CAD and scene scripts:

---+---

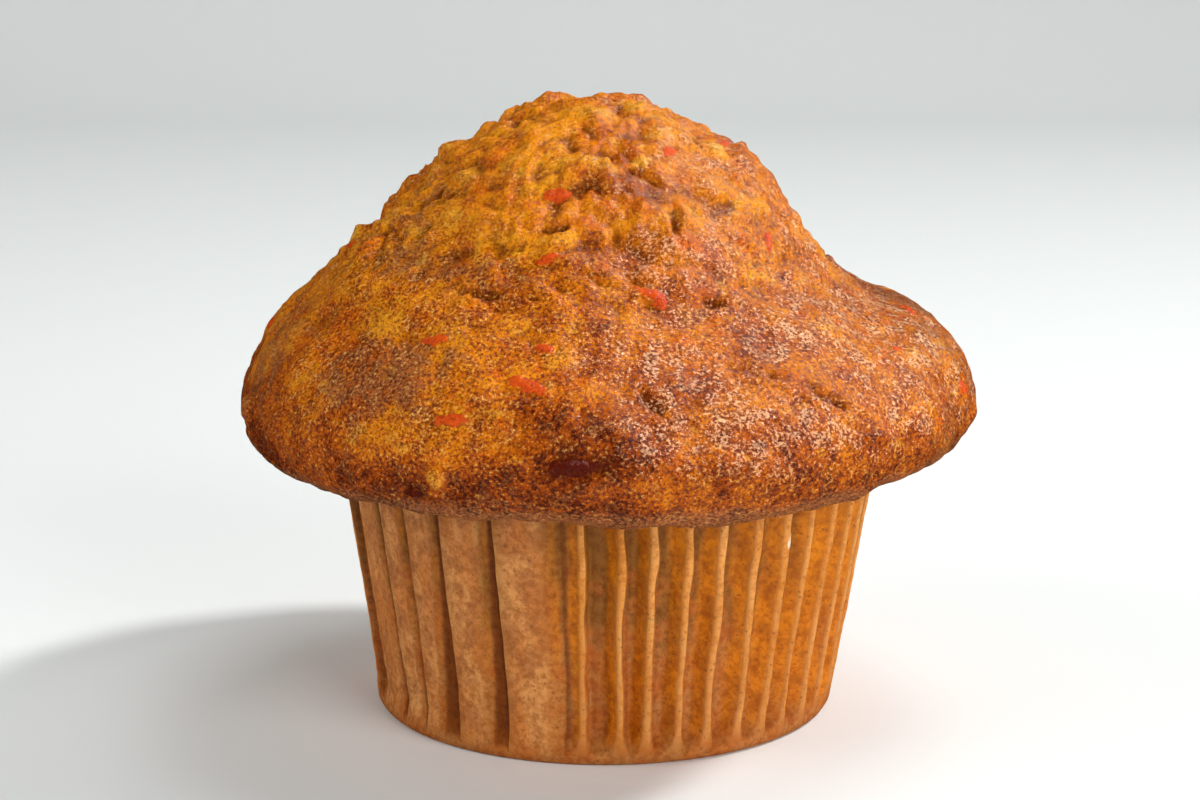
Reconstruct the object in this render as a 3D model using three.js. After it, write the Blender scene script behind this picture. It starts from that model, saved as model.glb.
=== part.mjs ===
// A carrot muffin baked in a pleated paper case, as it stands on a table.
//
// Two separate pieces: the muffin, which is baked as one lump of cake, and the paper
// case that it was baked in and still sits in. The case is a flat round floor with a
// flared wall of pressed pleats. The cake fills the case and has risen over its edge
// into a peaked crown, which overhangs the case all round and is not symmetric: one
// side slopes evenly, and the other has a shoulder below the peak.
//
// Millimetres, +Z up. The origin is the middle of the case's floor, on the table.
// The crown's shouldered side faces +X, and its even slope faces -X.

import * as THREE from "three";

// ---- Driving dimensions -----------------------------------------------------------

const FLOOR_RADIUS = 25; // outside of the pleats where the wall leaves the floor
const WALL_TOP_RADIUS = 30.2; // outside of the pleats at the wall's top edge
const WALL_HEIGHT = 30;
const PAPER = 0.3; // wall of the case; real baking paper is thinner
const FLOOR_BEND = 1; // height over which the floor's edge turns up into the wall
const GAP = 0.35; // clearance between the cake and the paper

const PLEAT_DEPTH_TOP = 1.3; // from the outside of a pleat to the bottom of its groove
const PLEAT_DEPTH_LOW = 0.9;

// Angles round the wall are in degrees. A standing pleat leans, so the side after its
// outer face is steep and the side before it slopes.
const PLEAT_PITCH = 7.8; // from one standing pleat to the next
const PLEAT_FACE = 1.8; // across a standing pleat's outer face
const STEEP_SIDE = 0.9;
const SLOPING_SIDE = 2.7;

// Pleats that were pressed flat: where each one's outer face starts and ends. Only a
// narrow, shallow groove is left between two of them.
const PRESSED_PLEATS = [
  [198.6, 210.6],
  [212, 219.6],
  [221.4, 231.6],
  [232.8, 245.4],
  [246.8, 259.4],
];
const PRESSED_LIFT = 0.5; // height of a groove between them, as a share of pleat depth

const CROWN_COLUMNS = 72;
const CROWN_ROWS = 36;

// The crown's outline from the peak to its underside, as radius and height.
const PEAK_HEIGHT = 67;
const EVEN_SIDE = [
  [3.4, 66.9], [6.8, 66.2], [12.9, 63.5], [18.4, 59.8], [22.8, 55.2], [27.4, 51],
  [31.9, 46.4], [36.8, 41], [39.9, 35.2], [39.4, 31.4], [35, 29.1],
];
const SHOULDERED_SIDE = [
  [3.4, 66.5], [6.5, 65.2], [12.5, 62.4], [17.7, 58.6], [21.3, 53.4], [24.7, 48.8],
  [29.5, 45.1], [36.7, 41.2], [40.3, 35.8], [38.8, 31.4], [35, 29.3],
];

// ---- The case's wall --------------------------------------------------------------

// Radius of the outside of the pleats at a height: the wall is a plain flared cone.
function wallRadius(height) {
  return THREE.MathUtils.lerp(FLOOR_RADIUS, WALL_TOP_RADIUS, height / WALL_HEIGHT);
}

function pleatDepth(height) {
  return THREE.MathUtils.lerp(PLEAT_DEPTH_LOW, PLEAT_DEPTH_TOP, height / WALL_HEIGHT);
}

// The outer faces of the pleats all the way round: the pressed ones, then standing ones
// spread evenly over the rest of the wall.
function pleatFaces() {
  const pressed = PRESSED_PLEATS.map(([start, end]) => ({ start, end, isPressed: true }));
  const firstMiddle = PRESSED_PLEATS.at(-1)[1] + PLEAT_PITCH * 0.75;
  const room = PRESSED_PLEATS[0][0] + 360 - firstMiddle;
  const count = Math.round(room / PLEAT_PITCH);
  const standing = Array.from({ length: count }, (_, i) => {
    const middle = firstMiddle + (i * room) / count;
    return { start: middle - PLEAT_FACE / 2, end: middle + PLEAT_FACE / 2, isPressed: false };
  });
  return [...pressed, ...standing];
}

// Four upright fold lines for each pleat: two bound its outer face and two its groove.
// lift is 1 on the outside of a pleat and 0 in the groove between standing pleats.
function foldLines() {
  const faces = pleatFaces();
  return faces.flatMap(({ start, end, isPressed }, i) => {
    const isLast = i === faces.length - 1;
    const next = isLast ? faces[0] : faces[i + 1];
    const nextStart = next.start + (isLast ? 360 : 0);
    const isBetweenPressed = isPressed && next.isPressed;
    const third = (nextStart - end) / 3;
    const lift = isBetweenPressed ? PRESSED_LIFT : 0;
    const grooveStart = end + Math.min(STEEP_SIDE, third);
    const grooveEnd = nextStart - Math.min(SLOPING_SIDE, third);
    return [
      { azimuth: start, lift: 1 },
      { azimuth: end, lift: 1 },
      { azimuth: grooveStart, lift },
      { azimuth: grooveEnd, lift },
    ].map((fold) => ({ ...fold, azimuth: THREE.MathUtils.degToRad(fold.azimuth) }));
  });
}

// ---- Shapes -----------------------------------------------------------------------

// A closed surface swept round the vertical axis. LatheGeometry joins the faces of
// columns of outline points, and pointAt(column, row) then puts each point in place.
function sweptRound(outlineRows, columns, pointAt) {
  const stub = Array.from({ length: outlineRows }, (_, row) => {
    const onAxis = row === 0 || row === outlineRows - 1;
    return new THREE.Vector2(onAxis ? 0 : 1, row);
  });
  const geometry = new THREE.LatheGeometry(stub, columns);
  const position = geometry.getAttribute("position");
  for (let column = 0; column <= columns; column++) {
    for (let row = 0; row < outlineRows; row++) {
      const { radius, height, azimuth } = pointAt(column % columns, row);
      position.setXYZ(
        column * outlineRows + row,
        radius * Math.cos(azimuth),
        radius * Math.sin(azimuth),
        height,
      );
    }
  }
  geometry.computeVertexNormals();
  return geometry;
}

// The case as one closed sheet: out along the underside of the floor, up the outside
// of the wall, over its top edge, down the inside and back along the floor's top.
function paperCaseGeometry() {
  const folds = foldLines();
  const floorEdge = FLOOR_RADIUS - PLEAT_DEPTH_LOW - 0.6;
  const outside = (height, fold, inset) =>
    wallRadius(height) - pleatDepth(height) * (1 - fold.lift) - inset;
  const outline = [
    () => ({ radius: 0, height: 0 }),
    () => ({ radius: floorEdge, height: 0 }),
    (fold) => ({ radius: outside(FLOOR_BEND, fold, 0), height: FLOOR_BEND }),
    (fold) => ({ radius: outside(WALL_HEIGHT, fold, 0), height: WALL_HEIGHT }),
    (fold) => ({ radius: outside(WALL_HEIGHT, fold, PAPER), height: WALL_HEIGHT }),
    (fold) => ({ radius: outside(FLOOR_BEND, fold, PAPER), height: FLOOR_BEND + PAPER }),
    () => ({ radius: floorEdge - PAPER, height: PAPER }),
    () => ({ radius: 0, height: PAPER }),
  ];
  return sweptRound(outline.length, folds.length, (column, row) => {
    const fold = folds[column];
    return { ...outline[row](fold), azimuth: fold.azimuth };
  });
}

// The muffin's outline on one side, from its underside in the case to the peak. The
// cake in the case is a plain plug that clears the grooves of the pleats, and the
// crown above it follows a smooth curve through that side's points.
function muffinOutline(side) {
  const plugRadius = (height) => wallRadius(height) - pleatDepth(height) - PAPER - GAP;
  const plugBottom = PAPER + GAP;
  const crownFoot = WALL_HEIGHT + GAP;
  const plug = [
    new THREE.Vector2(0, plugBottom),
    new THREE.Vector2(plugRadius(0) - 0.9, plugBottom),
    new THREE.Vector2(plugRadius(FLOOR_BEND + 1), FLOOR_BEND + 1),
    new THREE.Vector2(plugRadius(WALL_HEIGHT), WALL_HEIGHT),
  ];
  const crown = new THREE.SplineCurve([
    new THREE.Vector2(plugRadius(WALL_HEIGHT) + 0.2, crownFoot),
    new THREE.Vector2(WALL_TOP_RADIUS + 0.6, crownFoot),
    ...side.map(([radius, height]) => new THREE.Vector2(radius, height)).reverse(),
    new THREE.Vector2(0, PEAK_HEIGHT),
  ]);
  return [...plug, ...crown.getSpacedPoints(CROWN_ROWS)];
}

// The muffin swept round the axis, easing from one side's outline to the other's.
function muffinGeometry() {
  const even = muffinOutline(EVEN_SIDE);
  const shouldered = muffinOutline(SHOULDERED_SIDE);
  return sweptRound(even.length, CROWN_COLUMNS, (column, row) => {
    const azimuth = (column / CROWN_COLUMNS) * 2 * Math.PI;
    const towardsShoulder = (1 + Math.cos(azimuth)) / 2;
    const point = even[row].clone().lerp(shouldered[row], towardsShoulder);
    return { radius: Math.max(point.x, 0), height: point.y, azimuth };
  });
}

// ---- The object -------------------------------------------------------------------

function piece(name, geometry, color, roughness) {
  const material = new THREE.MeshStandardMaterial({ color, roughness, metalness: 0 });
  const mesh = new THREE.Mesh(geometry, material);
  mesh.name = name;
  return mesh;
}

const muffinInCase = new THREE.Group();
muffinInCase.add(
  piece("paper_case", paperCaseGeometry(), 0xc07a3a, 0.6),
  piece("muffin", muffinGeometry(), 0xb5651d, 0.5),
);

export default muffinInCase;
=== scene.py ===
import itertools
import math
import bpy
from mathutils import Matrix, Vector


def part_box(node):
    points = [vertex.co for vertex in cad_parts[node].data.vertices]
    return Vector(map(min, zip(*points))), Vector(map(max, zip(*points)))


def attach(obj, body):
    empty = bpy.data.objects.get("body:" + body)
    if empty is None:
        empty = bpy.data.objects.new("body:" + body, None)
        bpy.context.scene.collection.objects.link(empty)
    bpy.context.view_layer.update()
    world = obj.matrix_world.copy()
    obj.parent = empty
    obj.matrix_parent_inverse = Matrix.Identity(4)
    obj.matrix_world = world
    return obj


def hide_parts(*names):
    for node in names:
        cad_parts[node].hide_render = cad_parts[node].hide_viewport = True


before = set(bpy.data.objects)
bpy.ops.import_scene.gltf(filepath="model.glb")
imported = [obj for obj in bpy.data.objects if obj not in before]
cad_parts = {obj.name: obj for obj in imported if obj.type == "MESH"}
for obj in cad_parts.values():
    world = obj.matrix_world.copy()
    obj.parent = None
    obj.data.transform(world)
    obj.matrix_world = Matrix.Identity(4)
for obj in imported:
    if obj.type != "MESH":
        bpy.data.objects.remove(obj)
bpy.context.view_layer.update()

from types import SimpleNamespace

import bpy
import numpy as np
from mathutils import Matrix

bl_info = {
    "name": "Muffin in a Paper Case",
    "version": (1, 0, 0),
    "blender": (4, 5, 0),
    "location": "3D View > Sidebar > Muffin",
    "description": "Builds a carrot muffin, the pleated paper case it was baked in and a studio",
    "category": "Add Mesh",
}

# Shapes are worked out in millimetres and put into the meshes in metres. +Z is up, the
# front is -Y, and azimuths are in degrees, from +X anticlockwise as seen from above.
MM = 0.001

CASE_CORNER, CAKE_CORNER = (np.array(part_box(node)[1]) / MM for node in ("paper_case", "muffin"))
CASE_MOUTH_RADIUS = float(CASE_CORNER[0])
CASE_HEIGHT = float(CASE_CORNER[2])
PEAK_HEIGHT = float(CAKE_CORNER[2])

# ---- Random fields ----

# Each field takes its points, the size of its lumps in millimetres and a seed.
TABLE = 48  # random values along each side of a repeating block


def ease(part):
    """Smooth step: 3t^2 - 2t^3 of t, kept between 0 and 1."""
    part = np.clip(part, 0, 1)
    return part * part * (3 - 2 * part)


def between(value, low, high):
    """Smooth step of value from 0 at low to 1 at high."""
    return ease((value - low) / (high - low))


def smooth_noise(points, size, seed):
    """Gradient noise from about -1 to 1. Space is cut into cubes of the given size, each
    cube corner has a random slope, and a point takes the corners' slopes times its
    distances from them, faded from corner to corner by 6t^5 - 15t^4 + 10t^3."""
    rng = np.random.default_rng(seed)
    slopes = rng.normal(size=(TABLE, TABLE, TABLE, 3))
    slopes /= np.linalg.norm(slopes, axis=-1, keepdims=True)
    scaled = points / size
    cube = np.floor(scaled).astype(int)
    part = scaled - cube
    fade = part ** 3 * (part * (part * 6 - 15) + 10)
    total = np.zeros(points.shape[:-1])
    for corner in itertools.product((0, 1), repeat=3):
        x, y, z = np.moveaxis((cube + corner) % TABLE, -1, 0)
        weight = np.prod(np.where(corner, fade, 1 - fade), axis=-1)
        total += weight * ((part - corner) * slopes[x, y, z]).sum(-1)
    return total * 1.5


def layered_noise(points, size, seed, layers=3):
    """Sum of gradient noises, each half the size and half the height of the last."""
    return sum(
        smooth_noise(points, size / 2 ** layer, seed + layer) / 2 ** layer
        for layer in range(layers)
    )


def lumps(points, size, seed):
    """One random centre in each cube of the given size. Returns the distances to the
    nearest and second nearest centres, in sizes, and a random number of the nearest."""
    rng = np.random.default_rng(seed)
    centres = rng.random((TABLE, TABLE, TABLE, 3))
    numbers = rng.random((TABLE, TABLE, TABLE))
    scaled = points / size
    cube = np.floor(scaled).astype(int)
    nearest = np.full(points.shape[:-1], 9.0)
    second = nearest.copy()
    number = np.zeros(points.shape[:-1])
    for step in itertools.product((-1, 0, 1), repeat=3):
        home = cube + step
        x, y, z = np.moveaxis(home % TABLE, -1, 0)
        away = np.linalg.norm(home + centres[x, y, z] - scaled, axis=-1)
        closer = away < nearest
        second = np.where(closer, nearest, np.minimum(second, away))
        number = np.where(closer, numbers[x, y, z], number)
        nearest = np.where(closer, away, nearest)
    return nearest, second, number


def billows(points, size, seed):
    """Soft lumps with creases between them: the square root of a gradient noise's square
    plus a little, which rounds the creases, less its mean."""
    return np.sqrt(smooth_noise(points, size, seed) ** 2 + 0.03) - 0.31


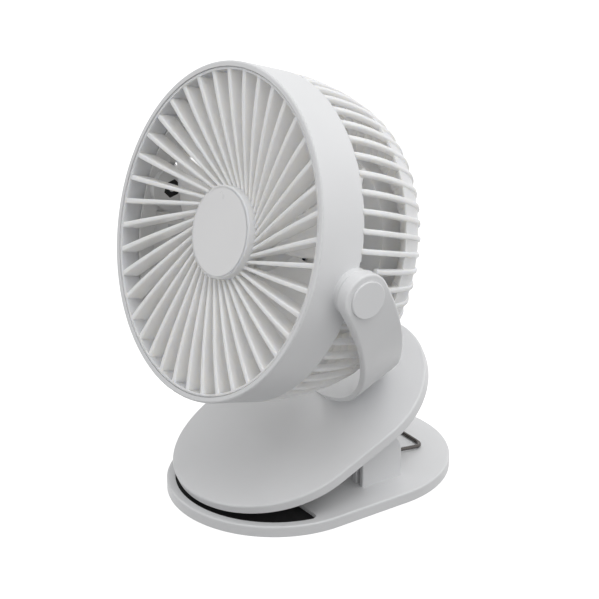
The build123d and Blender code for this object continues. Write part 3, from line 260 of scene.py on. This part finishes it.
MATERIALS = {
    # Its faint blue tint is painted cool fill light on the outer shell.
    "white_plastic": moulded("white_plastic", (0.76, 0.765, 0.775), 0.38),
    # A lighter, warmer copy of white_plastic for the inside of the head: its warmth is painted warm
    # bounce light.
    "inner_plastic": moulded("inner_plastic", (0.80, 0.80, 0.785), 0.45),
    # The same white plastic again, lighter and warmer still: painted light for the shaded inside of the
    # head. The light shining into thin plastic is real.
    "milky_plastic": moulded("milky_plastic", (0.95, 0.94, 0.92), 0.36, milky=1.0),
    "badge_plastic": moulded("badge_plastic", (0.84, 0.84, 0.845), 0.30, depth=0.001 * MM),
    "black_rubber": rubber("black_rubber", (0.010, 0.010, 0.011)),
    # Its dark colour is painted reflection: it stands in for dark surroundings mirrored in the wire.
    "spring_steel": metal("spring_steel", (0.13, 0.12, 0.115), 0.20),
    "zinc_steel": metal("zinc_steel", (0.60, 0.60, 0.61), 0.34),
    "plate_steel": metal("plate_steel", (0.42, 0.42, 0.43), 0.42, grain=(1, 0.05, 1)),
    "dark_steel": metal("dark_steel", (0.045, 0.045, 0.047), 0.38),
    "bronze": metal("bronze", (0.55, 0.38, 0.20), 0.45),
    "ferrite": moulded("ferrite", (0.06, 0.06, 0.065), 0.65, texture_size=0.15 * MM, depth=0.02 * MM),
    "copper_core": wound_core("copper_core"),
    "cell_wrap": moulded("cell_wrap", (0.22, 0.27, 0.40), 0.25),
    "board": circuit("board"),
    "black_plastic": moulded("black_plastic", (0.02, 0.02, 0.021), 0.45),
    "lens": light_guide("lens"),
    "washer_nylon": moulded("washer_nylon", (0.72, 0.72, 0.68), 0.45),
}


def dress_cad_nodes():
    """Every carried-over piece gets its own slot's material, and thin white ones a milky one, lighter and
    warmer than the outer white: painted light in the shaded inside of the head.
    """
    slots = frame["record"]["materials"]
    known = {entry["slot"] for entry in slots}
    for name, node in frame["nodes"].items():
        for place in node.material_slots:
            slot_name = place.material.name.split(".")[0] if place.material else ""
            if name in MILKY_NODES:
                place.material = MATERIALS["milky_plastic"]
            elif slot_name in known:
                place.material = MATERIALS[slot_name]


# ---- mesh helpers ----
def mesh_piece(name, points, faces, material, body, node, place=None):
    """A smooth mesh that rides on a body and stands for a node of the frame."""
    mesh = bpy.data.meshes.new(name)
    mesh.from_pydata([tuple(place @ p if place else p) for p in points], [], faces)
    mesh.validate()
    mesh.update()
    mesh.shade_smooth()
    piece = bpy.data.objects.new(name, mesh)
    bpy.context.scene.collection.objects.link(piece)
    mesh.materials.append(MATERIALS[material])
    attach(piece, body)
    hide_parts(node)
    return piece


def arc(centre, r, start, end, steps):
    """Points on an arc in a plane, from one angle to another."""
    turns = [start + (end - start) * k / steps for k in range(steps + 1)]
    return [Vector((centre[0] + r * cos(t), centre[1] + r * sin(t))) for t in turns]


def shifted(outline, inset):
    """A closed outline, run anticlockwise, moved inwards by a distance."""
    moved = []
    for before, point, after in zip(outline[-1:] + outline[:-1], outline, outline[1:] + outline[:1]):
        way_in = (point - before).normalized()
        way_out = (after - point).normalized()
        normal = Vector((-way_in.y - way_out.y, way_in.x + way_out.x)).normalized()
        share = max(0.5, normal.dot(Vector((-way_in.y, way_in.x))))
        moved.append(point + normal * (inset / share))
    return moved


def rounded_slab(outline, bottom, top, bottom_round, top_round, steps=5):
    """Points and faces of a flat piece whose rims are rounded."""
    levels = []
    for k in range(steps + 1):
        turn = pi / 2 * k / steps
        levels.append((bottom_round * (1 - sin(turn)), bottom + bottom_round * (1 - cos(turn))))
    for k in range(steps + 1):
        turn = pi / 2 * k / steps
        levels.append((top_round * (1 - cos(turn)), top - top_round * (1 - sin(turn))))
    points = []
    for inset, z in levels:
        points += [Vector((p.x, p.y, z)) for p in shifted(outline, inset)]
    count = len(outline)
    faces = []
    for level in range(len(levels) - 1):
        for k in range(count):
            a = level * count + k
            b = level * count + (k + 1) % count
            faces.append((a, b, b + count, a + count))
    faces.append(tuple(reversed(range(count))))
    last = (len(levels) - 1) * count
    faces.append(tuple(range(last, last + count)))
    return points, faces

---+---

◆ TASK TO CARRY OUT ◆
Restate, please, word for word the span of records running from the first line to the line bearing "---- Driving dimensions", both included, and nothing outside it.

◆ COMPLETE RESPONSE ◆
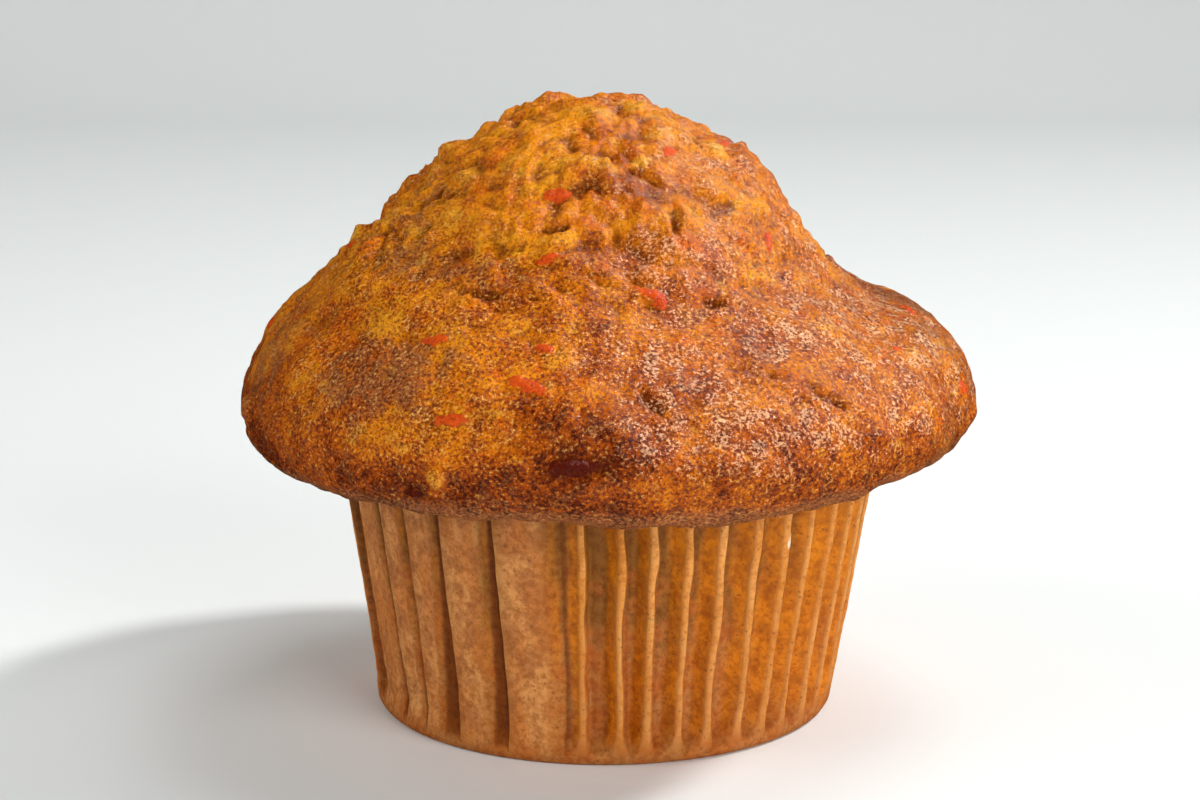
Reconstruct the object in this render as a 3D model using three.js. After it, write the Blender scene script behind this picture. It starts from that model, saved as model.glb.
=== part.mjs ===
// A carrot muffin baked in a pleated paper case, as it stands on a table.
//
// Two separate pieces: the muffin, which is baked as one lump of cake, and the paper
// case that it was baked in and still sits in. The case is a flat round floor with a
// flared wall of pressed pleats. The cake fills the case and has risen over its edge
// into a peaked crown, which overhangs the case all round and is not symmetric: one
// side slopes evenly, and the other has a shoulder below the peak.
//
// Millimetres, +Z up. The origin is the middle of the case's floor, on the table.
// The crown's shouldered side faces +X, and its even slope faces -X.

import * as THREE from "three";

// ---- Driving dimensions -----------------------------------------------------------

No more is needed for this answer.